München (wst). Aktuell sorgt eine Häufung von Infektionen mit Enterohämorrhagischen Escherichia coli (EHEC) für Aufsehen. Neu ist das Phänomen aber nicht. Kontrovers wurde und wird diskutiert, inwieweit eine nicht artgerechte Fütterung von Wiederkäuern das EHEC-Risiko mehrt.

Seit Einführung der im Infektionsschutzgesetz von 2001 festgeschriebenen Meldepflicht wurden dem Robert-Koch-Institut bislang jährlich zwischen 900 und 1200 EHEC-Infektionen gemeldet. Die tatsächlichen Infektionsraten dürften allerdings deutlich höher liegen, zumal eine Erkrankung bei immunkompetenten Menschen häufig klinisch inapparent verläuft oder lediglich einige Tage unblutigen Durchfall bedeutet, der dann mikrobiologisch nicht spezifiziert wird. Gefürchtete Komplikation ist ein hämolytische-urämisches Syndrom, das nach Auskunft des aktuellen RKI-Ratgebers für Ärzte zu EHEC im Internet schätzungsweise fünf bis zehn Prozent aller symptomatisch EHEC-Infizierten bedroht. Überproportional davon betroffen sind Säuglinge, Kleinkinder, alte und immuninkompetente Menschen.

Für den Menschen bedeutsamstes EHEC-Reservoir sind bekanntlich wiederkäuende Haustiere wie Rinder, Ziegen und Schafe. Menschen infizieren sich fäkaloral überwiegend über den Kot infizierter Tiere, wobei geringste Spuren ausreichend sein können. Konkrete Ansteckungssituationen sind etwa der direkte Kontakt mit infizierten Tieren (Streichelzoo, Ferien auf dem Bauernhof usw.) oder der Verzehr ungekochter kontaminierter Waren (z.B auf Viehweiden gesammeltes Fallobst, mit Rindermist gedüngtes Gemüse, während der Schlachtung durch Kotspuren verunreinigtes Fleisch, kontaminierte Rohmilch/Rohmilchprodukte usw.).
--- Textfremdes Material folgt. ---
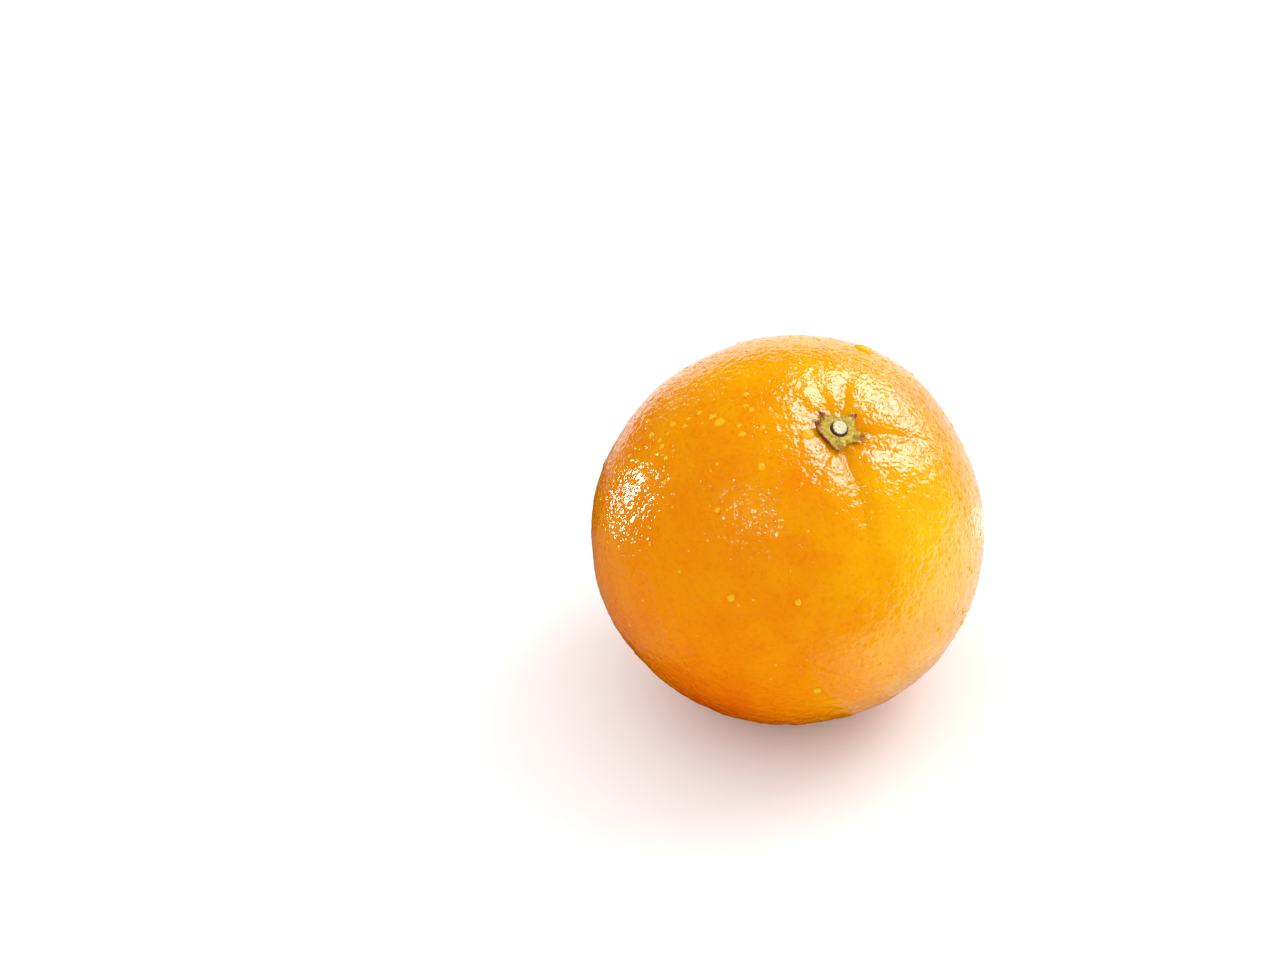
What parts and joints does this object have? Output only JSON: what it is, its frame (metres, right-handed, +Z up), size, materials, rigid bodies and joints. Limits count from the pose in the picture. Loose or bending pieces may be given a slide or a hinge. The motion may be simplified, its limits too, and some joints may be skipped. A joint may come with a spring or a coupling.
{
  "type": "orange",
  "caption": "Whole orange with its green calyx and the cut stub of its stem, lying on the small flat spot of its peel.",
  "frame": {"origin": "on the ground the orange lies on, under the middle of its bounding box", "axes": "+Z up; the stem end leans towards +X and -Y, and the front of the fruit faces -Y"},
  "size_m": [0.0798, 0.08, 0.0773],
  "materials": {
    "peel": "satin",
    "calyx": "matte",
    "stem": "matte",
    "water": "gloss"
  },
  "bodies": {
    "root": {"fruit": "peel", "calyx": "calyx", "stem_stub": "stem"}
  },
  "joints": []
}
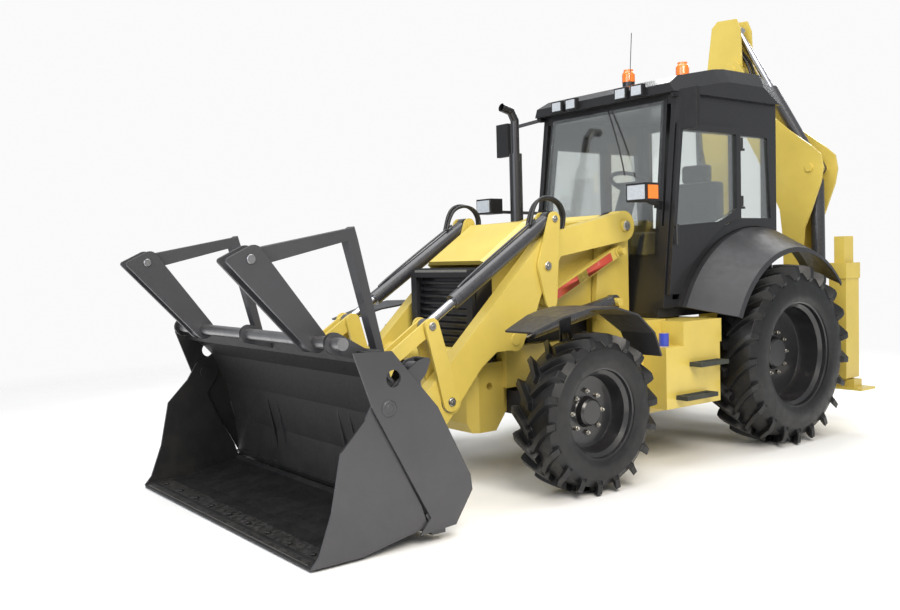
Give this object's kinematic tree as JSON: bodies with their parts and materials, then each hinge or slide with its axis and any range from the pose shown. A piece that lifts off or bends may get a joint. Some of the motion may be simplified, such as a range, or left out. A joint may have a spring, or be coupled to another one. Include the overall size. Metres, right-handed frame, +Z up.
{
  "type": "backhoe loader",
  "caption": "Backhoe loader with a jointed front loader, clam bucket with flip-over forks, glazed cab, steered front wheels and a sideshift digging arm with stabilizers.",
  "frame": {"origin": "on the ground, in the middle of the overall length and width", "axes": "+X forward, +Y to the machine's left, +Z up"},
  "size_m": [5.868, 2.362, 3.6739],
  "materials": {
    "yellow_paint": "satin",
    "black_paint": "satin",
    "dark_grey_paint": "satin",
    "fender_plastic": "matt",
    "tyre_rubber": "matt",
    "steel": "satin",
    "chrome_rod": "bright",
    "cab_glass": "clear",
    "seat_fabric": "matt",
    "cast_iron": "cast"
  },
  "bodies": {
    "machine": {"chassis": "yellow_paint", "loader_tower": "yellow_paint", "engine": "cast_iron", "side_boxes": "yellow_paint", "front_axle": "cast_iron", "rear_axle": "cast_iron", "cab_frame": "black_paint", "cab_glass": "cab_glass", "cab_roof": "black_paint", "cab_interior": "black_paint", "operator_seat": "seat_fabric", "rear_fenders": "fender_plastic", "exhaust": "black_paint", "lamps_mirrors": "black_paint", "rear_frame": "yellow_paint", "leg_columns": "yellow_paint"},
    "bonnet": {"bonnet": "yellow_paint", "grille": "black_paint"},
    "door_left": {"door_left": "black_paint", "door_left_glass": "cab_glass"},
    "knuckle_left": {"knuckle_left": "cast_iron"},
    "knuckle_right": {"knuckle_right": "cast_iron"},
    "wheel_front_left": {"wheel_front_left": "tyre_rubber"},
    "wheel_front_right": {"wheel_front_right": "tyre_rubber"},
    "wheel_rear_left": {"wheel_rear_left": "tyre_rubber"},
    "wheel_rear_right": {"wheel_rear_right": "tyre_rubber"},
    "loader_arms": {"loader_arms": "yellow_paint"},
    "lever_pins": {"lever_pins": "steel"},
    "bucket_pins": {"bucket_pins": "steel"},
    "link_pins": {"link_pins": "steel"},
    "lift_barrels": {"lift_barrels": "dark_grey_paint"},
    "lift_rods": {"lift_rods": "chrome_rod"},
    "bellcranks": {"bellcranks": "yellow_paint"},
    "leveling_links": {"leveling_links": "yellow_paint"},
    "tilt_barrels": {"tilt_barrels": "dark_grey_paint"},
    "tilt_rods": {"tilt_rods": "chrome_rod"},
    "tilt_levers": {"tilt_levers": "yellow_paint"},
    "bucket_links": {"bucket_links": "yellow_paint"},
    "bucket": {"bucket": "dark_grey_paint"},
    "clam": {"clam": "dark_grey_paint"},
    "clam_barrels": {"clam_barrels": "dark_grey_paint"},
    "clam_rods": {"clam_rods": "chrome_rod"},
    "fork_hangers": {"fork_hangers": "dark_grey_paint"},
    "fork_tines": {"fork_tines": "dark_grey_paint"},
    "carriage": {"carriage": "yellow_paint"},
    "kingpost": {"kingpost": "yellow_paint"},
    "boom": {"boom": "yellow_paint"},
    "boom_barrel": {"boom_barrel": "dark_grey_paint"},
    "boom_rod": {"boom_rod": "chrome_rod"},
    "dipper": {"dipper": "yellow_paint"},
    "dipper_barrel": {"dipper_barrel": "dark_grey_paint"},
    "dipper_rod": {"dipper_rod": "chrome_rod"},
    "hoe_barrel": {"hoe_barrel": "dark_grey_paint"},
    "hoe_rod": {"hoe_rod": "chrome_rod"},
    "hoe_lever": {"hoe_lever": "dark_grey_paint"},
    "hoe_link": {"hoe_link": "dark_grey_paint"},
    "hoe_bucket": {"hoe_bucket": "dark_grey_paint"},
    "stabilizer_left": {"stabilizer_left": "yellow_paint"},
    "stabilizer_right": {"stabilizer_right": "yellow_paint"}
  },
  "joints": [
    {"name": "bonnet_hinge", "type": "hinge", "parent": "machine", "child": "bonnet", "pos_m": [-0.4, 0, 1.7], "axis": [0, -1, 0], "range_deg": [0, 50]},
    {"name": "door_left_hinge", "type": "hinge", "parent": "machine", "child": "door_left", "pos_m": [-1.45, 0.722, 1.8], "axis": [0, 0, 1], "range_deg": [0, 80]},
    {"name": "steer_left", "type": "hinge", "parent": "machine", "child": "knuckle_left", "pos_m": [0.55, 0.7, 0.51], "axis": [0, 0, 1], "range_deg": [-32, 32]},
    {"name": "wheel_front_left_spin", "type": "hinge", "parent": "knuckle_left", "child": "wheel_front_left", "pos_m": [0.55, 0.962, 0.51], "axis": [0, 1, 0], "continuous": true},
    {"name": "wheel_rear_left_spin", "type": "hinge", "parent": "machine", "child": "wheel_rear_left", "pos_m": [-1.65, 0.905, 0.695], "axis": [0, 1, 0], "continuous": true},
    {"name": "steer_right", "type": "hinge", "parent": "machine", "child": "knuckle_right", "pos_m": [0.55, -0.7, 0.51], "axis": [0, 0, 1], "range_deg": [-32, 32]},
    {"name": "wheel_front_right_spin", "type": "hinge", "parent": "knuckle_right", "child": "wheel_front_right", "pos_m": [0.55, -0.962, 0.51], "axis": [0, 1, 0], "continuous": true},
    {"name": "wheel_rear_right_spin", "type": "hinge", "parent": "machine", "child": "wheel_rear_right", "pos_m": [-1.65, -0.905, 0.695], "axis": [0, 1, 0], "continuous": true},
    {"name": "loader_raise", "type": "hinge", "parent": "machine", "child": "loader_arms", "pos_m": [-0.338, 0, 1.707], "axis": [0, -1, 0], "range_deg": [-3, 76]},
    {"name": "lift_barrel_turn", "type": "hinge", "parent": "machine", "child": "lift_barrels", "pos_m": [-0.259, 0, 1.158], "axis": [0, -1, 0], "range_deg": [-3.2, 68.98]},
    {"name": "lift_rod_slide", "type": "slide", "parent": "lift_barrels", "child": "lift_rods", "axis": [0.9807, 0, -0.1957], "range_m": [-0.03, 0.6706]},
    {"name": "bellcrank_turn", "type": "hinge", "parent": "loader_arms", "child": "bellcranks", "pos_m": [0.452, 0, 1.437], "axis": [0, -1, 0], "range_deg": [-57.5, 2.75]},
    {"name": "leveling_link_turn", "type": "hinge", "parent": "machine", "child": "leveling_links", "pos_m": [-0.311, 0, 1.525], "axis": [0, -1, 0], "range_deg": [-3.58, 78.4]},
    {"name": "tilt_barrel_turn", "type": "hinge", "parent": "bellcranks", "child": "tilt_barrels", "pos_m": [0.378, 0, 1.754], "axis": [0, -1, 0], "range_deg": [-2.58, 53.17]},
    {"name": "lever_pin_turn", "type": "hinge", "parent": "loader_arms", "child": "lever_pins", "pos_m": [1.295, 0, 0.612], "axis": [0, -1, 0], "range_deg": [-34.7, 1.85]},
    {"name": "bucket_pin_turn", "type": "hinge", "parent": "loader_arms", "child": "bucket_pins", "pos_m": [1.75, 0, 0.33], "axis": [0, -1, 0], "range_deg": [-53.62, 2.6]},
    {"name": "bucket_tilt", "type": "hinge", "parent": "bucket_pins", "child": "bucket", "pos_m": [1.75, 0, 0.33], "axis": [0, 1, 0], "range_deg": [-35, 55]},
    {"name": "tilt_rod_slide", "type": "slide", "parent": "tilt_barrels", "child": "tilt_rods", "axis": [0.8467, 0, -0.532], "range_m": [-0.2, 0.31]},
    {"name": "tilt_lever_turn", "type": "hinge", "parent": "lever_pins", "child": "tilt_levers", "pos_m": [1.295, 0, 0.612], "axis": [0, 1, 0], "range_deg": [-23.5, 36.5]},
    {"name": "link_pin_turn", "type": "hinge", "parent": "bucket", "child": "link_pins", "pos_m": [1.89, 0, 0.61], "axis": [0, 1, 0], "range_deg": [-47.01, 2.34]},
    {"name": "bucket_link_turn", "type": "hinge", "parent": "link_pins", "child": "bucket_links", "pos_m": [1.89, 0, 0.61], "axis": [0, 1, 0], "range_deg": [-48.62, 31.12]},
    {"name": "clam_open", "type": "hinge", "parent": "bucket", "child": "clam", "pos_m": [2.195, 0, 0.753], "axis": [0, -1, 0], "range_deg": [0, 75]},
    {"name": "clam_barrel_turn", "type": "hinge", "parent": "bucket", "child": "clam_barrels", "pos_m": [1.78, 0, 0.16], "axis": [0, -1, 0], "range_deg": [-9.2, 0]},
    {"name": "clam_rod_slide", "type": "slide", "parent": "clam_barrels", "child": "clam_rods", "axis": [0.2511, 0, 0.968], "range_m": [-0.333, 0]},
    {"name": "fork_hanger_turn", "type": "hinge", "parent": "bucket", "child": "fork_hangers", "pos_m": [2.45, 0, 1.1], "axis": [0, 1, 0], "range_deg": [0, 124]},
    {"name": "fork_tine_turn", "type": "hinge", "parent": "fork_hangers", "child": "fork_tines", "pos_m": [2.8, 0, 1.53], "axis": [0, 1, 0], "range_deg": [0, 132]},
    {"name": "hoe_sideshift", "type": "slide", "parent": "machine", "child": "carriage", "axis": [0, 1, 0], "range_m": [-1.2, 0]},
    {"name": "hoe_swing", "type": "hinge", "parent": "carriage", "child": "kingpost", "pos_m": [-2.8, 0.6, 0.825], "axis": [0, 0, -1], "range_deg": [0, 180]},
    {"name": "boom_lower", "type": "hinge", "parent": "kingpost", "child": "boom", "pos_m": [-2.8, 0.38, 0.7], "axis": [1, 0, 0], "range_deg": [0, 110]},
    {"name": "boom_barrel_turn", "type": "hinge", "parent": "kingpost", "child": "boom_barrel", "pos_m": [-2.8, 0.57, 1.1], "axis": [1, 0, 0], "range_deg": [0, 114.13]},
    {"name": "boom_rod_slide", "type": "slide", "parent": "boom_barrel", "child": "boom_rod", "axis": [0, -0.009, 1], "range_m": [0, 0.7299]},
    {"name": "dipper_unfold", "type": "hinge", "parent": "boom", "child": "dipper", "pos_m": [-2.8, -0.22, 3.18], "axis": [-1, 0, 0], "range_deg": [0, 110]},
    {"name": "dipper_barrel_turn", "type": "hinge", "parent": "boom", "child": "dipper_barrel", "pos_m": [-2.8, 0.56, 2.21], "axis": [-1, 0, 0], "range_deg": [0, 7.1]},
    {"name": "dipper_rod_slide", "type": "slide", "parent": "dipper_barrel", "child": "dipper_rod", "axis": [0, -0.5051, 0.8631], "range_m": [-0.6263, 0]},
    {"name": "hoe_bucket_curl", "type": "hinge", "parent": "dipper", "child": "hoe_bucket", "pos_m": [-2.8, -0.4, 1.5], "axis": [-1, 0, 0], "range_deg": [0, 115]},
    {"name": "hoe_lever_turn", "type": "hinge", "parent": "dipper", "child": "hoe_lever", "pos_m": [-2.8, -0.385, 1.8], "axis": [-1, 0, 0], "range_deg": [0, 78.72]},
    {"name": "hoe_link_turn", "type": "hinge", "parent": "hoe_lever", "child": "hoe_link", "pos_m": [-2.8, -0.657, 1.673], "axis": [-1, 0, 0], "range_deg": [-61.93, 0]},
    {"name": "hoe_barrel_turn", "type": "hinge", "parent": "dipper", "child": "hoe_barrel", "pos_m": [-2.8, -0.69, 3.05], "axis": [-1, 0, 0], "range_deg": [-4.53, 0]},
    {"name": "hoe_rod_slide", "type": "slide", "parent": "hoe_barrel", "child": "hoe_rod", "axis": [0, 0.024, -0.9997], "range_m": [-0.37, 0]},
    {"name": "stabilizer_left_lower", "type": "slide", "parent": "machine", "child": "stabilizer_left", "axis": [0, 0, -1], "range_m": [0, 0.45]},
    {"name": "stabilizer_right_lower", "type": "slide", "parent": "machine", "child": "stabilizer_right", "axis": [0, 0, -1], "range_m": [0, 0.45]}
  ],
  "couplings": [
    {"joint": "steer_right", "follows": "steer_left", "ratio": 1},
    {"joint": "lift_barrel_turn", "follows": "loader_raise", "ratio": 0.901},
    {"joint": "lift_rod_slide", "follows": "loader_raise", "m_per_rad": 0.498},
    {"joint": "bellcrank_turn", "follows": "loader_raise", "ratio": -0.75},
    {"joint": "leveling_link_turn", "follows": "loader_raise", "ratio": 1.025},
    {"joint": "tilt_barrel_turn", "follows": "loader_raise", "ratio": 0.693},
    {"joint": "lever_pin_turn", "follows": "loader_raise", "ratio": -0.45},
    {"joint": "bucket_pin_turn", "follows": "loader_raise", "ratio": -0.699},
    {"joint": "tilt_rod_slide", "follows": "bucket_tilt", "m_per_rad": 0.305},
    {"joint": "tilt_lever_turn", "follows": "bucket_tilt", "ratio": 0.645},
    {"joint": "link_pin_turn", "follows": "loader_raise", "ratio": -0.612},
    {"joint": "bucket_link_turn", "follows": "bucket_tilt", "ratio": -0.875},
    {"joint": "clam_barrel_turn", "follows": "clam_open", "ratio": -0.116},
    {"joint": "clam_rod_slide", "follows": "clam_open", "m_per_rad": -0.2506},
    {"joint": "boom_barrel_turn", "follows": "boom_lower", "ratio": 1.033},
    {"joint": "boom_rod_slide", "follows": "boom_lower", "m_per_rad": 0.375},
    {"joint": "dipper_barrel_turn", "follows": "dipper_unfold", "ratio": 0.06},
    {"joint": "dipper_rod_slide", "follows": "dipper_unfold", "m_per_rad": -0.321},
    {"joint": "hoe_lever_turn", "follows": "hoe_bucket_curl", "ratio": 0.6802},
    {"joint": "hoe_link_turn", "follows": "hoe_bucket_curl", "ratio": -0.5341},
    {"joint": "hoe_barrel_turn", "follows": "hoe_bucket_curl", "ratio": -0.035},
    {"joint": "hoe_rod_slide", "follows": "hoe_bucket_curl", "m_per_rad": -0.1794}
  ]
}
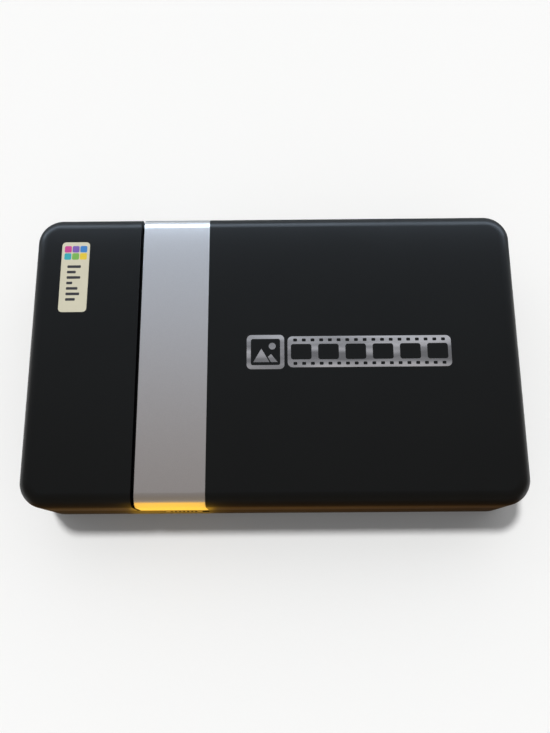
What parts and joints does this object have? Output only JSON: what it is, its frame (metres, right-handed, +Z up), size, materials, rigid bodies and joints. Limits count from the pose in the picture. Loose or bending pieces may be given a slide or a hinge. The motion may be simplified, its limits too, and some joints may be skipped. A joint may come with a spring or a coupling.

Über 50 Prozent der Rinderbestände infiziert

Verschiedenen Literaturangaben zufolge sind in Deutschland über 50 Prozent der Rinderbestände EHEC-infiziert, was für die betroffene Tiere üblicherweise folgenlos ist. Kritiker einer modernen Hochleistungslandwirtschaft sehen die Ursache der hohen Nutztierdurchseuchung mit EHEC vor allem in einer nicht mehr artgerechten Fütterung. So führe etwa die stärkereiche Getreidefütterung von Tieren, die evolutionär auf Gras und Heu getrimmt sind, zu einer Veränderung des Darmmilieus, die die Besiedelung mit humanpathogenen EHEC begünstigt. Insbesondere komme es durch eine solche artwidrige Getreidefütterung zu einem pH-Abfall im Verdauungstrakt der Wiederkäuer und damit auch zu einem Selektionvorteil für säureresistente Keime, die dann bei oraler Aufnahme durch den Menschen den Säureschock im humanen Magen leichter überleben. Zitiert wird in diesem Zusammenhang vor allem eine 1998 in Science veröffentlichte Arbeit der Cornell-Universität aus Ithaca im US-Bundesstaat New York, in der unter anderem gezeigt wurde, dass schon nach wenigen Tagen der Umstellung des Futters von getreidehaltigem Kraftfutter auf artgerechtes Rauhfutter (Heu) die EHEC-Last im Rinderkot dramatisch sinkt (Diez-Gonzalez et al, 1998, Science 281:1666-68). Diese nicht zuletzt mächtige Agrarlobby-Kreise störende Arbeit wurde seither von anderen Wissenschaftlergruppen wiederholt in Frage gestellt.